Perhaps because they have no access to it without spending unreasonable amounts of money on it, unless they were a professional or engineer? YouTube videos are bargain bin education. A random video you referred to costed less to make than getting a bootleg copy of the code would. Probably whole channel did.
> Most people are not very smart. Making the code free isn't going to make them smarter.
Nothing will help "most people". But the rest would benefit.
BTW. most contractors are in the "not very smart" group too, which is a possible reason why you won't get many answers from them - they're either unable to, or plain unwilling to entertain people asking "why".
> I'm the one guy on subreddits telling people not to modify random beams in their house unless they know how it ties into the rest of the structure to determine the structural impact. 99% of people reply that I'm over-reacting. That's how they act towards the code. Slap it real hard and if it seems solid it's good to go.
It's a separate subject, but thing is, they're probably right.
In my experience, the difference between a load-bearing wall and a regular one boils down, for most people, to the question of whether they need a hammer drill or will regular cordless drill suffice. The hole is happening either way. I used to be the guy worrying about it a lot, until I noticed that even contractors don't care.
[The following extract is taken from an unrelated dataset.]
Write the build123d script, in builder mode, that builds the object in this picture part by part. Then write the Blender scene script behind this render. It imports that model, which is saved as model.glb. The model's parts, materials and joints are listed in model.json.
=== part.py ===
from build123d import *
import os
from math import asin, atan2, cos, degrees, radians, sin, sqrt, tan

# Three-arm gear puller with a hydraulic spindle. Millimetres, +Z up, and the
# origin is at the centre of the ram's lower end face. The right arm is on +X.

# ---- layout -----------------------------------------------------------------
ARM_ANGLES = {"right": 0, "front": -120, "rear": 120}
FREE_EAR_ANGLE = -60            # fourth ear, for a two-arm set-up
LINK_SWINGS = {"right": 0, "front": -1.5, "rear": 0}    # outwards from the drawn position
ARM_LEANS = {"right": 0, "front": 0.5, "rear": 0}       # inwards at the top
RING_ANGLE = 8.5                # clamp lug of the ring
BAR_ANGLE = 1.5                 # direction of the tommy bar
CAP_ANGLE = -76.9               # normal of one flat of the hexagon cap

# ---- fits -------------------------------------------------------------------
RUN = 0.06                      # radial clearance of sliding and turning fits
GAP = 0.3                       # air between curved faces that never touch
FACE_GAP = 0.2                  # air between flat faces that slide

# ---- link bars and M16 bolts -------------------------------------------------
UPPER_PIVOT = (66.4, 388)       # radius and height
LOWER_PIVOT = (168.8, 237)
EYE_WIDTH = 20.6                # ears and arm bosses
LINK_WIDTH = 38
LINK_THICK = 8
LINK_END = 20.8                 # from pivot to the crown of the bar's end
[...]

Unless I'm literally asking them to cut a new entryway through the load-bearing part, they don't even parse the question.
Was I right to worry? Are they wrong? Well, I presume no to both, or else apartment building collapse would be daily news. Then again, I can't tell for sure, because of people in power thinking "it's too complex for [laypeople] to understand" and gate-keeping standards and codes.
When it comes to putting a hole in a beam or column, it depends on the member, and there are specific sizes the hole can be, locations, etc. Sometimes contractors don't go into the details and say "it'll be fine", because the way they do it is fine, because they learned the right way a long time ago and don't tell you that part. They might even be dumb enough to not realize that you would do it a different/less-safe way. But they'd probably do it the right way themselves, because that's how they learned it.
However, buildings do fail on a daily basis. They just aren't news, or aren't catastrophic / life-threatening. A lot of bad stuff happens on a daily basis and almost none of it makes it into the news.
And not a single thing you've said explains why the standards should be behind a paywall.
Not to mention, they also cannot spot when their contractors are blatantly cutting corners.